As I was saying in my last post, this is a strong bull flag setup on USD that would generally have a strong chance of delivering a retest of the high at 114.78. There is a lot of gloom about the US Dollar here, but I’ve generally found that at big lows bearish sentiment tends to be very strong, just as bullish sentiment tends to be very strong at big highs.

I still really like this setup and this is a classic setup to start to deliver that retest. Even if USD ultimately fails to deliver that retest, this setup still has a strong chance of delivering at least a rally to the 104.14 to 104.30 target area.

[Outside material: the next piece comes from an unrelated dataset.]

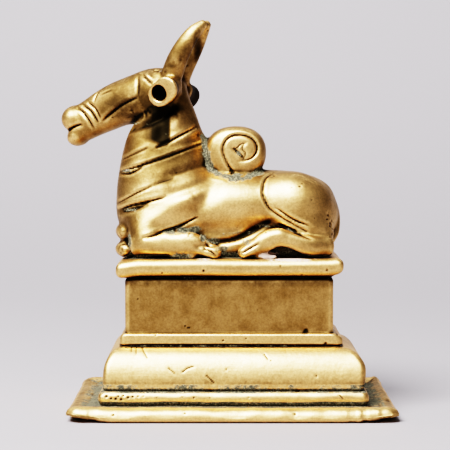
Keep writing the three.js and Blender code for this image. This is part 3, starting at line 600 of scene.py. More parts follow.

The setup is also mirrored by a strong bear flag setup on EURUSD that on a break down would look for a retest of the 2022 low at 0.9538. The Euro is 57.6% of the US Dollar currency index.

EURUSD monthly chart:

There is a also a mirror bear flag setup on GBPUSD, though in this case there is no short term double top setup and I have more doubts about a retest of the 2022 low at 1.0384. Nonetheless the bear flag is there, high quality, and GBP is another 11.9% of the USD currency index.

GBPUSD monthly chart:

There is another thing to mention here, and that is the extensive talk this year that the decline in USD from the January high at 110.18 to the current lows was due to the poor management of the Trump administration.

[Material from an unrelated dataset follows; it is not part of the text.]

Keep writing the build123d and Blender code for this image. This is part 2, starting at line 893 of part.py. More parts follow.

Now I am no fan of the Trump administration, and I have written in detail about my serious concerns about the economic impact of tariffs and the direction of US debt, but correlation is not causation and I’m not at all convinced that the USD decline this year had anything to do with US government policy. Consider this from the USD charts above:

  1. On the monthly chart you can see my notes from Oct 2022 and Feb 2023 calling the likely high there at the establishment of the rising megaphone resistance trendline, and calling for the return to the corresponding rising megaphone support trendline that we have seen at the lows this year. USD dropped from 114.78 to 99.58 from Oct 2022 into July 2023 in a move that cannot be blamed on the Trump administration.

  2. On the daily chart I have drawn the bear flag that then formed between the July 2023 low and the January 2025 high, and on the monthly chart you can again see my note from 9th March this year that the next target was likely that rising megaphone support which has been tested and slightly broken at the lows this year.

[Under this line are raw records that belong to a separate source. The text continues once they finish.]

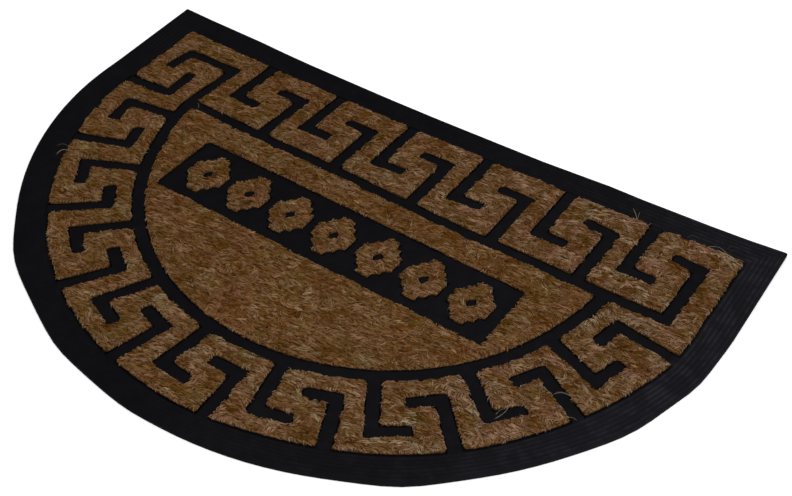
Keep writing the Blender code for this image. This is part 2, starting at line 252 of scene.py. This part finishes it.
# Painted sheen on the coir: more contrast, paler channels and more blue. It grows to the right over a
# length in metres, and a little even at the left
SHEEN_CONTRAST = 0.40
SHEEN_CHANNELS = (0.14, 0.26, 0.74)
SHEEN_BLUE = 0.10
SHEEN_LENGTH = 0.4
SHEEN_LEAST = 0.1

# Flat sizes of the sheets, width by depth, and the area each covers
BAND_FLAT, BAND_AREA = (0.5533, 0.3607), 0.0657
FIELD_FLAT, FIELD_AREA = (0.3982, 0.1887), 0.0353
MOTIF_FLAT, MOTIF_AREA = (0.0342, 0.0452), 0.0010

UP = np.array([0.0, 0.0, 1.0])


# Smooth noise and the weave's plan

def patches(x, y, strength, size, seed):
    """Smooth noise over the plan, up to that strength both ways, in patches of about that size."""
    count = 64
    lattice = np.random.default_rng(seed).uniform(-1, 1, (count, count))
    u, v = x / size + count, y / size + count
    column, row = np.floor(u).astype(int), np.floor(v).astype(int)
    s, t = u - column, v - row
    s, t = s * s * (3 - 2 * s), t * t * (3 - 2 * t)
    left, right = column % count, (column + 1) % count
    low, high = row % count, (row + 1) % count
    bottom = lattice[left, low] * (1 - s) + lattice[right, low] * s
    top = lattice[left, high] * (1 - s) + lattice[right, high] * s
    return strength * (bottom * (1 - t) + top * t)


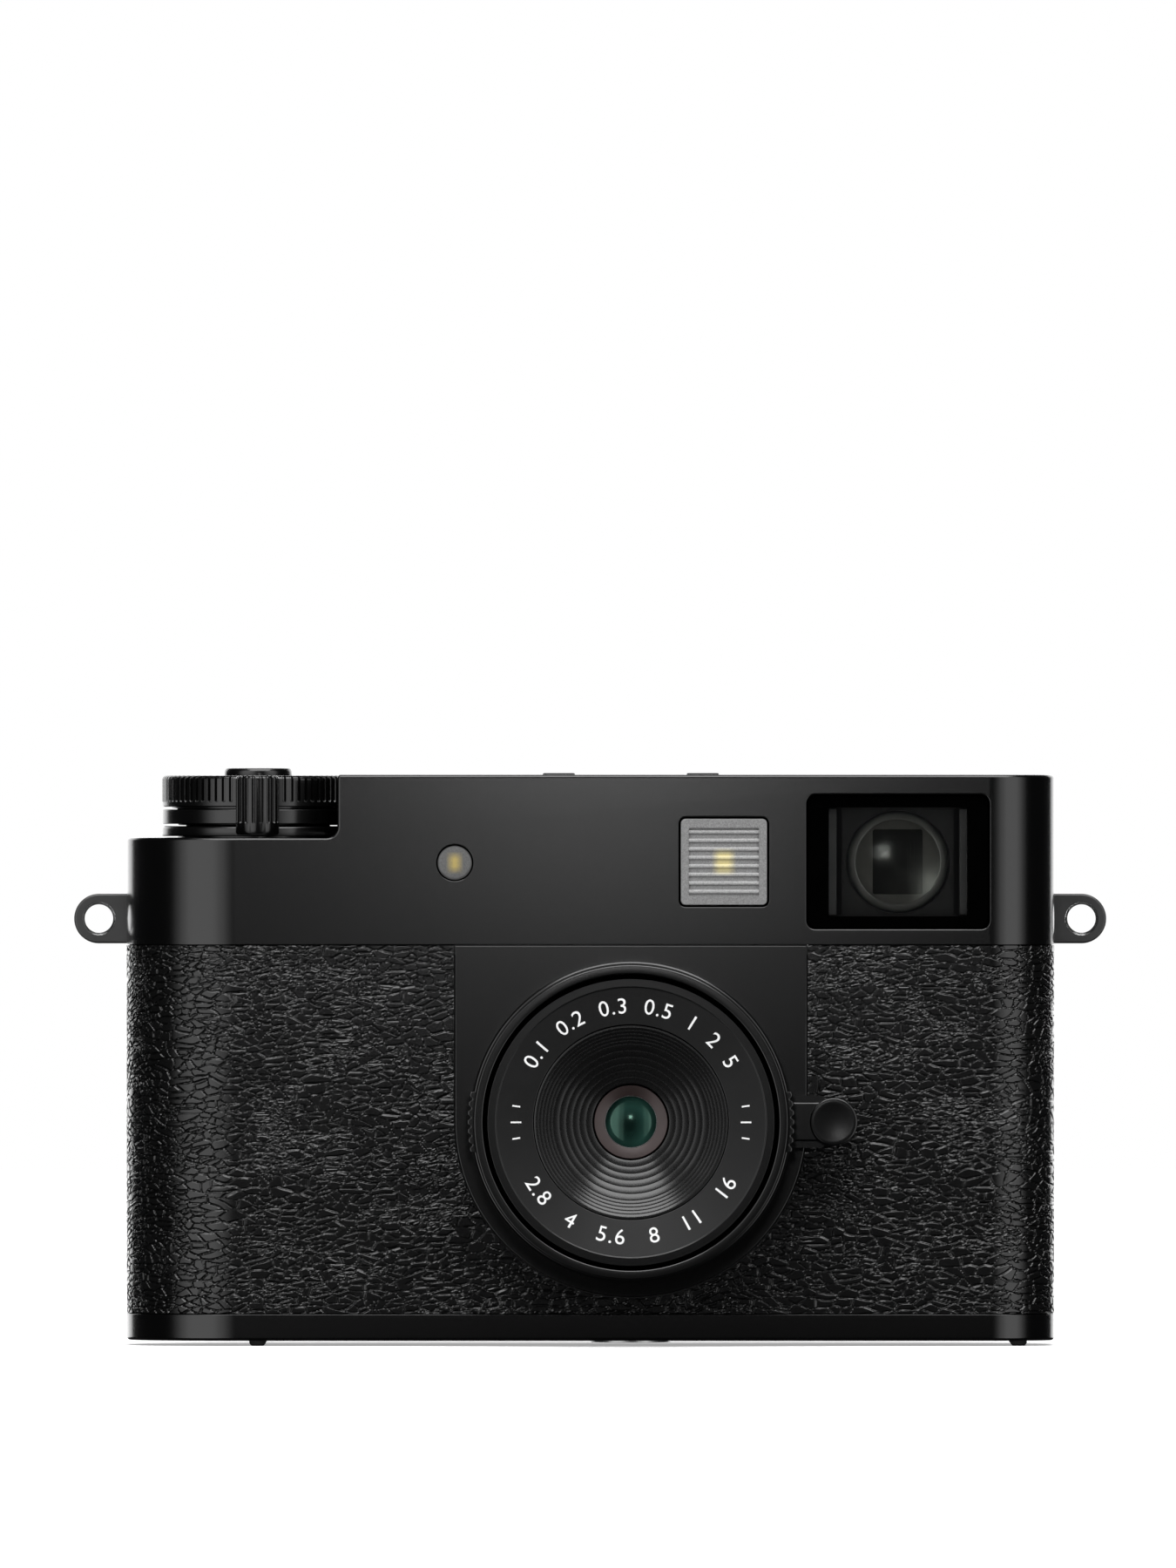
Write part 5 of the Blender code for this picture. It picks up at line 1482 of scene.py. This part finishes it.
def make_switch():
    low, high = SWITCH_Z
    hub, radius = 5.3, STACK_RADIUS
    boss, inner = 8.35 - GAP, STEP_RADIUS
    profile = [
        (hub, high + 0.2), (boss, high + 0.2), (boss, high), (radius - 0.2, high), (radius, high - 0.2)
]
    profile += [(radius, low), (inner, low), (inner, low + 0.3), (hub, low + 0.3)]
    ring = turned(softened(profile, 0.12))
    flutes, samples, grip_radius, reach = 18, 12, 2.48, 12.0
    bottom, top, flute_low = SHOULDER_Z + 0.3, DIAL_Z[1], 59.75
    pitch = 2 * pi / flutes

    def fluted(r, height, angle):
        if r < grip_radius - 0.6:
            return r
        across = abs((angle + pitch / 2) % pitch - pitch / 2) * grip_radius
        below = max(0.0, flute_low - height)
        return r - slot_depth((across**2 + below**2) ** 0.5, 0.23, 0.26, 0.12)

    heights = [
        top - 0.4 - (top - 0.4 - bottom - 0.25) * s for s in (
            0, 0.3, 0.6, 0.74, 0.76, 0.78, 0.8, 0.82, 0.84, 0.9, 1
)
]
    crown = [(grip_radius - 0.4 + 0.4 * sin(t), top - 0.4 + 0.4 * cos(t)) for t in (0, 0.35, 0.7, 1.05, 1.4)]
    grip_profile = [(0, top), (grip_radius - 1.2, top), *crown, *((grip_radius, h) for h in heights)]
    grip_profile += [(grip_radius - 0.2, bottom), (0, bottom)]
    grip = turned(grip_profile, flutes * samples, fluted)
    grip = moved(grip, Matrix.Translation((0, -reach, 0)))
    grip = cut(grip, rod(radius + 0.3, high, top + 5, steps=TURN_STEPS))
    switch = join(ring, grip)
    make_piece(
        "power_switch_ring", [(switch, "metal")], "power_switch", ["power_switch"], DIAL
)


def make_lever():
    low, high = LEVER_Z
    hub, radius, step = 5.3, STACK_RADIUS, 9.12
    boss, inner = STEP_RADIUS - GAP, 8.35
    profile = [(hub, high + 0.25), (boss, high + 0.25), (boss, high), (radius, high), (radius, low)]
    profile += [(step, low), (step, low - 0.15), (inner, low - 0.15), (inner, low + 0.1), (hub, low + 0.1)]
    ring = turned(softened(profile, 0.12))
    tip, reach, root_half, root = 1.5, 13.5, 4.6, 8.0
    turn = Matrix.Rotation(radians(100), 4, "Z")

    def outline(inset):
        angles = [-pi / 2 + pi * i / 16 for i in range(17)]
        ball = [(reach + (tip - inset) * cos(a), (tip - inset) * sin(a)) for a in angles]
        return [*ball, (root, root_half - inset), (root, inset - root_half)]

    arm = moved(prism(outline, low, high, round_low=0.15, round_high=0.15), turn)
    tab_low = SHOULDER_Z + 0.3
    tab = moved(rod(tip, tab_low, high + 1.5, (reach, 0), rim=0.45), turn)
    make_piece(
        "advance_lever_arm", [(join(ring, arm, tab), "metal")], "advance_lever", ["advance_lever"],
        DIAL
)


def make_button():
    low, high = box_mm("shutter_button")
    radius, top, skirt, stem = (high.x - low.x) / 2, high.z, 63.35, 1.5
    threads = [(1.25 - 0.12 * (i % 2), top - 0.35 - 0.14 * i) for i in range(7)]
    profile = [(0, top - 1.5), (1.25, top - 1.5), *reversed(threads), (1.35, top - 0.16)]
    profile += [
        (1.6, top - 0.14),
        *((1.6 + (radius - 2.2) * s, top - 0.14 + 0.12 * s**2) for s in (0.25, 0.5, 0.75, 1))
]
    profile += [(radius - 0.15, top - 0.06), (radius, top - 0.42), (radius, skirt), (3.2, skirt)]
    profile += [(3.2, skirt + 0.75), (stem, skirt + 0.75), (stem, low.z), (0, low.z)]
    button = turned(softened(profile, 0.14, 4), 128)
    make_piece(
        "shutter_button_cap", [(button, "metal")], "shutter_button", ["shutter_button"], DIAL
)


def finish_inner_nodes():
    """The CAD nodes that keep their own shape get a procedural finish."""
    inner = {
        "plastic": ("body_frame", "battery_box", "focus_group", "shutter_unit"),
        "metal": ("lens_barrel", "dial_post"),
        "dark_metal": ("shutter_blade_a", "shutter_blade_b"),
        "steel": ("door_pin", "usb_socket", "button_spring"),
        "circuit": ("image_sensor", "main_board", "flash_board"),
        "battery_case": ("battery",),
        "coated": ("rear_lens",),
    }
    for finish, names in inner.items():
        for name in names:
            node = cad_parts[name]
            node.data.materials.clear()
            node.data.materials.append(FINISHES[finish])


make_leather()
make_lens_panel()
make_lugs()
make_shoe()
make_feet_and_screws()
make_tripod_socket()
make_battery_door()
make_port_door()
make_finder()
make_eyepiece()
make_lights()
make_rear_panel()
make_rear_buttons()
make_bezel()
make_name_ring()
make_baffle()
make_front_optics()
make_focus_ring()
make_aperture_ring()
make_dial()
make_switch()
make_lever()
make_button()
finish_inner_nodes()


# ---- Floor, light and camera ----


def add_softbox(name, place, target, size, power, colour=(1, 1, 1)):
    lamp = bpy.data.lights.new(name, "AREA")
    lamp.shape = "RECTANGLE"
    lamp.size, lamp.size_y = size
    lamp.energy = power
    lamp.color = colour
    obj = bpy.data.objects.new(name, lamp)
    obj.location = place
    obj.rotation_euler = (Vector(target) - Vector(place)).to_track_quat("-Z", "Y").to_euler()
    obj.visible_camera = False
    bpy.context.scene.collection.objects.link(obj)
    return obj


def add_floor():
    mesh = bpy.data.meshes.new("floor")
    bm = bmesh.new()
    bmesh.ops.create_grid(bm, x_segments=1, y_segments=1, size=2.5)
    bm.to_mesh(mesh)
    bm.free()
    finish = Finish("floor", 0.9)
    tone = finish.noise(0.02, 2.0)
    finish.colour(finish.blend(tone, grey(0.86), grey(0.88)))
    finish.shader.inputs["Emission Color"].default_value = (1, 1, 1, 1)
    away = finish.add("ShaderNodeVectorMath", {"operation": "LENGTH"})
    finish.feed(away.inputs[0], finish.place)
    glow = finish.ranged(away.outputs["Value"], (60, 400), (0.35, 1.1))
    finish.feed(finish.shader.inputs["Emission Strength"], glow)
    mesh.materials.append(finish.material)
    floor = bpy.data.objects.new("floor", mesh)
    bpy.context.scene.collection.objects.link(floor)
    floor.visible_glossy = False
    floor.visible_diffuse = False


def add_world():
    """White for the camera, and a dim studio for everything that the object mirrors."""
    world = bpy.data.worlds.new("studio")
    world.use_nodes = True
    bpy.context.scene.world = world
    nodes, links = world.node_tree.nodes, world.node_tree.links
    dim = nodes["Background"]
    dim.inputs["Color"].default_value = (0.93, 0.95, 1.0, 1)
    dim.inputs["Strength"].default_value = 0.03
    white = nodes.new("ShaderNodeBackground")
    white.inputs["Color"].default_value = (1, 1, 1, 1)
    white.inputs["Strength"].default_value = 1.0
    path = nodes.new("ShaderNodeLightPath")
    mix = nodes.new("ShaderNodeMixShader")
    links.new(path.outputs["Is Camera Ray"], mix.inputs[0])
    links.new(dim.outputs[0], mix.inputs[1])
    links.new(white.outputs[0], mix.inputs[2])
    links.new(mix.outputs[0], nodes["World Output"].inputs["Surface"])


def add_camera():
    """Level, straight in front and far away, as a long lens sees it."""
    distance, view_height, sensor = 5.5, 0.1785, 36.0
    data = bpy.data.cameras.new("camera")
    data.sensor_width = sensor
    data.lens = sensor * distance / view_height
    data.clip_end = 40.0
    camera = bpy.data.objects.new("camera", data)
    camera.location = (-0.00025, FRONT_Y * MM - distance, 0.064)
    camera.rotation_euler = (radians(90), 0, 0)
    bpy.context.scene.collection.objects.link(camera)
    bpy.context.scene.camera = camera


add_floor()
add_world()
SOFTBOX_REACH, SOFTBOX_HEIGHT, SOFTBOX_Z = 0.42, 0.6, 0.07
for side, near, azimuths in (
    ("left", -0.044, ((-68, -4, 0.5), (-61, -10, 0.75), (-53, -19, 0.65))),
    ("right", 0.048, ((12, 67, 0.5), (18, 60, 0.75), (27, 53, 0.65))),
):
    for number, (start, end, brightness) in enumerate(azimuths):
        middle, reach = radians((start + end) / 2), SOFTBOX_REACH - 0.01 * number
        place = (near + reach * sin(middle), -reach * cos(middle), SOFTBOX_Z)
        width = 2 * reach * tan(radians((end - start) / 2))
        power = pi * width * SOFTBOX_HEIGHT * brightness
        add_softbox(f"softbox_{side}_{number}", place, (near, 0, 0.05), (width, SOFTBOX_HEIGHT), power)
add_softbox("softbox_top", (0.03, -0.34, 0.76), (0, 0, 0.03), (0.9, 0.75), 12.5)
add_softbox("softbox_rear", (0, 0.62, 0.13), (0, 0.02, 0.03), (1.1, 0.42), 3.2)
add_softbox("front_fill", (0.001, -0.50, 0.080), (0.001, 0, 0.080), (0.03, 0.03), 0.034)
add_camera()
bpy.context.scene.view_settings.view_transform = "Standard"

In my last post I was noting that most presidencies are just a blip on the longer term USD charts and I have mentioned many times before over the years that the news tends to take things that happen at the same time and weave them into a cause and effect narrative. That comforts listeners who like to feel that everything is explainable in simple terms but it doesn’t make it true.

I’d add that while I think the Trump administration is economically and fiscally reckless, a loss of confidence is akin to bankruptcy, which tends to build over a long period and then happen all at once. If markets had lost confidence in the Trump administration then long term treasury rates would be over 6% and equity markets would be a lot lower. That kind of loss of confidence may happen in the future, but it hasn’t happened yet.

If that does start to happen then the USD bull flag may take the lower probability option and break down towards a target in the 78-9 area, but until then this is a beautiful bullish setup and the odds favor at least a strong rally from this area.